# Aim of the task
Scan the material below for lines with the word "model" and report how many there are, with nothing added.

━━ Data ━━

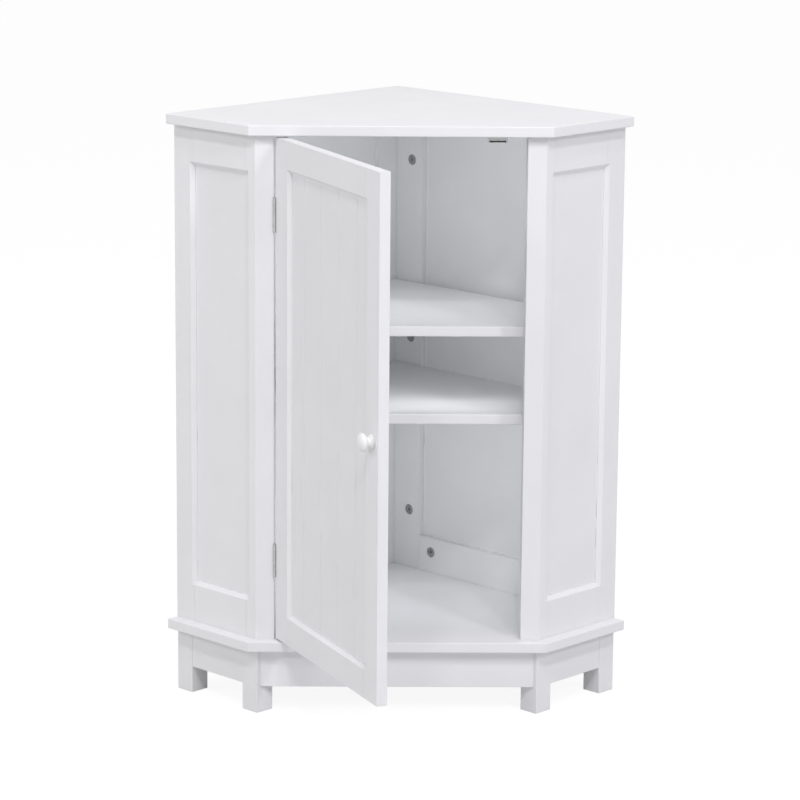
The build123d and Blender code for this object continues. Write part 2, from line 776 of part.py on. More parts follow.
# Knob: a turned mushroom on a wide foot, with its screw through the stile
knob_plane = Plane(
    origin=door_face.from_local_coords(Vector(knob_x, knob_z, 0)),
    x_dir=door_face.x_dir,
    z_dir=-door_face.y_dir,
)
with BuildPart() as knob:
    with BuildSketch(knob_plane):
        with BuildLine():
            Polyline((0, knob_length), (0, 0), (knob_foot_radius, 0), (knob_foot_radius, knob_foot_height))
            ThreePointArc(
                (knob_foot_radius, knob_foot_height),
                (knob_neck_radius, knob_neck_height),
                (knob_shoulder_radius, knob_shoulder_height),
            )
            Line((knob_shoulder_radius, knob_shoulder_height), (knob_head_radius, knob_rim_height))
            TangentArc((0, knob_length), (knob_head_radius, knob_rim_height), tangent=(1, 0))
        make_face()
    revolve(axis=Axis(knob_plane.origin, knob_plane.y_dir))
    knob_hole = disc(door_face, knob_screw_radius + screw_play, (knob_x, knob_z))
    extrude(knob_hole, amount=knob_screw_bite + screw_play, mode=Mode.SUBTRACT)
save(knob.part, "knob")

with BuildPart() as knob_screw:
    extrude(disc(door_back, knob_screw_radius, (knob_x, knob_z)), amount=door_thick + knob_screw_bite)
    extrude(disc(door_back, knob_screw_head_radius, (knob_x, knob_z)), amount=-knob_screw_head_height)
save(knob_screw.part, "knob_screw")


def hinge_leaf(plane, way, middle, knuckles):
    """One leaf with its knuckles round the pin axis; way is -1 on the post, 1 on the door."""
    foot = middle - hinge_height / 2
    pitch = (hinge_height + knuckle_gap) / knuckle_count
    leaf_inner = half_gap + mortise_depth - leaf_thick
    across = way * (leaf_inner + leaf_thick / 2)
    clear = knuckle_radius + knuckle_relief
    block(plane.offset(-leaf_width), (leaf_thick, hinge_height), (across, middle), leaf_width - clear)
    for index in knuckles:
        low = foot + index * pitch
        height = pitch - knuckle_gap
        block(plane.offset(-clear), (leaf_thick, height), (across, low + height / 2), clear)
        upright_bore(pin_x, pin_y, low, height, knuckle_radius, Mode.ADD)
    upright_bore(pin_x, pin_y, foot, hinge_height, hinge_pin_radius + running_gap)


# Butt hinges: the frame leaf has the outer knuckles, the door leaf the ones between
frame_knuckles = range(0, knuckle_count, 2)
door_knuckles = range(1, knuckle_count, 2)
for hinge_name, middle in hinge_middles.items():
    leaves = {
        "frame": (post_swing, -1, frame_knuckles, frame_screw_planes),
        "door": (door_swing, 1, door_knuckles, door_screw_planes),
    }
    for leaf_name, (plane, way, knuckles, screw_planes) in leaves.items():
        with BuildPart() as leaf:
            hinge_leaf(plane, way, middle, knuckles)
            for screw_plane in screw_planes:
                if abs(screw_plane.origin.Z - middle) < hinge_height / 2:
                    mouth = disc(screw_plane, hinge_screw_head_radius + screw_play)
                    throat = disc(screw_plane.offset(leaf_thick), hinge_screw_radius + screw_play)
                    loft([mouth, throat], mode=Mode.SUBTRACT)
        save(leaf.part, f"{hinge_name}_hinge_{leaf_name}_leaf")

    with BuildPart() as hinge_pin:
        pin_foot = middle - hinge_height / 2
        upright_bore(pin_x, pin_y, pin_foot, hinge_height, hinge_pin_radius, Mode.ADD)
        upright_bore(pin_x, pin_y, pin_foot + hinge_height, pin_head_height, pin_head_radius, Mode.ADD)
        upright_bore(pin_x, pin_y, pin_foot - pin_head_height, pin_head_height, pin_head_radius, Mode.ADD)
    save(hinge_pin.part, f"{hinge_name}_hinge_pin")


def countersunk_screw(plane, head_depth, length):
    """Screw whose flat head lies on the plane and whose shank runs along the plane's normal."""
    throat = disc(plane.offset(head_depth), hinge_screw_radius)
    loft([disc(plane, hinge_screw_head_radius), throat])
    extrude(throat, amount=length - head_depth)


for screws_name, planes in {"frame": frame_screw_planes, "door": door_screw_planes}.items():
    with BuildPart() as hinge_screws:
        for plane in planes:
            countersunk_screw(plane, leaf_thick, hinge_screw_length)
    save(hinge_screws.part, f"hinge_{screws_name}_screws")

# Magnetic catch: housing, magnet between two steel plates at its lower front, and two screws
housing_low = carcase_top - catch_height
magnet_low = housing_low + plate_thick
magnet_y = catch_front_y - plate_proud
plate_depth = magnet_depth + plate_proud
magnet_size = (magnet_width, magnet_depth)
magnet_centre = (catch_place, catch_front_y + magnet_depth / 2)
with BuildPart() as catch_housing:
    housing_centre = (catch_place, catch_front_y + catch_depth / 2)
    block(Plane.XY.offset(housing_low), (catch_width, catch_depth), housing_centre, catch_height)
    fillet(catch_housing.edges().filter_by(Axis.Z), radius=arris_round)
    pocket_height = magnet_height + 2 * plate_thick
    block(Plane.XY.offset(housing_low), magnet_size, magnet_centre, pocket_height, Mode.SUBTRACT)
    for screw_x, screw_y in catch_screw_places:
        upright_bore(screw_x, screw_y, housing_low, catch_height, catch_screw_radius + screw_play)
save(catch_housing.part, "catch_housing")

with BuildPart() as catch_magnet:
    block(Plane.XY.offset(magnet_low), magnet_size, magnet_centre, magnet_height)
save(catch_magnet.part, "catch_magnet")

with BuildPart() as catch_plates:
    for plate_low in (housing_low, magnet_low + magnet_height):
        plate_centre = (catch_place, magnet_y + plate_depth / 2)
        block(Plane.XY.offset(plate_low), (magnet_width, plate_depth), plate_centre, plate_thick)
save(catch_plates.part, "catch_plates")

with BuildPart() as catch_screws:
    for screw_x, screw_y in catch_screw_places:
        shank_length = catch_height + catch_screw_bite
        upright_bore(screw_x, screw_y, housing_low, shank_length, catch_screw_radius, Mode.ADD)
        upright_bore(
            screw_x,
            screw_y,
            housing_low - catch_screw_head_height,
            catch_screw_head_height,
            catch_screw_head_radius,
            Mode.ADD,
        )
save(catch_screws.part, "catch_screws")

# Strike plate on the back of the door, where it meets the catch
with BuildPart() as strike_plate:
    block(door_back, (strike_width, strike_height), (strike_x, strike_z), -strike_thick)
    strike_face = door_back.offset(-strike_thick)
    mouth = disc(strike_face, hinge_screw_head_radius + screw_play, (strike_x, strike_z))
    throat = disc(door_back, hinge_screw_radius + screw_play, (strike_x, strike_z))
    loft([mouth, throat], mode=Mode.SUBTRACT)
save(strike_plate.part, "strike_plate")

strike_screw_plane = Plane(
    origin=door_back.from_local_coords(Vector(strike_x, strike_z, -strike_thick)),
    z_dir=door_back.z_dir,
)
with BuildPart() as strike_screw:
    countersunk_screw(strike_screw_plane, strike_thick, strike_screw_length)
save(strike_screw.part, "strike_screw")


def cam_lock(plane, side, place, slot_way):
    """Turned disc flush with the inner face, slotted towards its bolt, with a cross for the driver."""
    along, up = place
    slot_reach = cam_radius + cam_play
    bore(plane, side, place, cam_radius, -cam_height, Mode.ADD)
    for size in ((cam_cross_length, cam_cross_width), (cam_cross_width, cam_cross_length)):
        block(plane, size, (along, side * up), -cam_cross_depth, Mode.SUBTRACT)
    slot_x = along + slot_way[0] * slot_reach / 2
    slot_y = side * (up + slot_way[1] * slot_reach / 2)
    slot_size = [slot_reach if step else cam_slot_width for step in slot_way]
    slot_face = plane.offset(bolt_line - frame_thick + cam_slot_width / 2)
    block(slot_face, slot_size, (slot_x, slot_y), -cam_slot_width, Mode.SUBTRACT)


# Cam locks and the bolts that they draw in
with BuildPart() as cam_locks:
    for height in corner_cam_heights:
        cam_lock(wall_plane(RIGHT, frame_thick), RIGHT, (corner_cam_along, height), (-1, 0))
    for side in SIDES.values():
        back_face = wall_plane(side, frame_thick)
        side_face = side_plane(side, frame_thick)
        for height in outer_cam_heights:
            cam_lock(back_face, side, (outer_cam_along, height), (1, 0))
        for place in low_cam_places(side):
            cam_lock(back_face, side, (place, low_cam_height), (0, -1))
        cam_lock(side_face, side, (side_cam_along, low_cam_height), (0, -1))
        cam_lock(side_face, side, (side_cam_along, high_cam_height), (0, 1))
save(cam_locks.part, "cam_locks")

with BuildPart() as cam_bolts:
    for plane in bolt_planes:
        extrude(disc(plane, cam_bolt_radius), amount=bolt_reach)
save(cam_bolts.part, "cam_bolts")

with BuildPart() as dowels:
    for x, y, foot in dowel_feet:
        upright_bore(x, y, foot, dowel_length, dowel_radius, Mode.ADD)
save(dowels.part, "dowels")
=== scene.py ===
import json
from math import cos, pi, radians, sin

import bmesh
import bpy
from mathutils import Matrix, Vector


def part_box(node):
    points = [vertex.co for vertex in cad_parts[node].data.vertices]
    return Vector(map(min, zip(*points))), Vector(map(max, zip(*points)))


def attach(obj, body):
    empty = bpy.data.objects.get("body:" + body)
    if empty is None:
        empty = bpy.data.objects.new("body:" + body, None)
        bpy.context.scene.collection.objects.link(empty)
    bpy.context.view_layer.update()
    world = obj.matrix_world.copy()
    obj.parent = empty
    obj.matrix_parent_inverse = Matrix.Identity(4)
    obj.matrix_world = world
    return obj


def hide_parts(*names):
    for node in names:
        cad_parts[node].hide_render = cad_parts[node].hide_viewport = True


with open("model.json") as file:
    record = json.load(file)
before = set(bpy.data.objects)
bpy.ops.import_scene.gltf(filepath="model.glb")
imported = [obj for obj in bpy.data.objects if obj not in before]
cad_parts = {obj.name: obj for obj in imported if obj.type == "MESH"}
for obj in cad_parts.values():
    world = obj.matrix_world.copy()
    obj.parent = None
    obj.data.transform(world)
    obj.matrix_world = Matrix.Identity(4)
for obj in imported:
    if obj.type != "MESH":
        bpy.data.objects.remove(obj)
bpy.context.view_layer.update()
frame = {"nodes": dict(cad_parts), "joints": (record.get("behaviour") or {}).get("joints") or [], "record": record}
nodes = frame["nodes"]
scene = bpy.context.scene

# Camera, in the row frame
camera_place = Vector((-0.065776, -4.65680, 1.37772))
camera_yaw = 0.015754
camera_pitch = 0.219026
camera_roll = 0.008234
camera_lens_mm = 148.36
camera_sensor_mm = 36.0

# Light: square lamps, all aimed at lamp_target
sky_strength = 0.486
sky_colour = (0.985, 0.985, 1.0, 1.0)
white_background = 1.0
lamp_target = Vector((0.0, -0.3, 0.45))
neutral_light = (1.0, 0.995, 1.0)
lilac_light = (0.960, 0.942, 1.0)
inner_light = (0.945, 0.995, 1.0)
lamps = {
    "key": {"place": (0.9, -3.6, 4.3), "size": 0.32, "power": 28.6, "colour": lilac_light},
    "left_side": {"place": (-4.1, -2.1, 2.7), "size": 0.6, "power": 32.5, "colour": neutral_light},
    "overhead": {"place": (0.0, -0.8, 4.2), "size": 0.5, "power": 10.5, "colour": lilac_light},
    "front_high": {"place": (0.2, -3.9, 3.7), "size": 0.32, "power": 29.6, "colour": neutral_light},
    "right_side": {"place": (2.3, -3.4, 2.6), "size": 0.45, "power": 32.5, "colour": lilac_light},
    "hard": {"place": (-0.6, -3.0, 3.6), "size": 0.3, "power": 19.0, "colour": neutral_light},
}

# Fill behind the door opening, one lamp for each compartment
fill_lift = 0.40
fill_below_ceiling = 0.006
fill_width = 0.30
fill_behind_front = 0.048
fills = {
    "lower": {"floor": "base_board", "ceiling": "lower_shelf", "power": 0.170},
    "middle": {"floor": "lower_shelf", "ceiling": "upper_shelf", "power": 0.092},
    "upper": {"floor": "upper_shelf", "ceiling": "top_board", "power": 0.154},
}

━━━

# Solution
2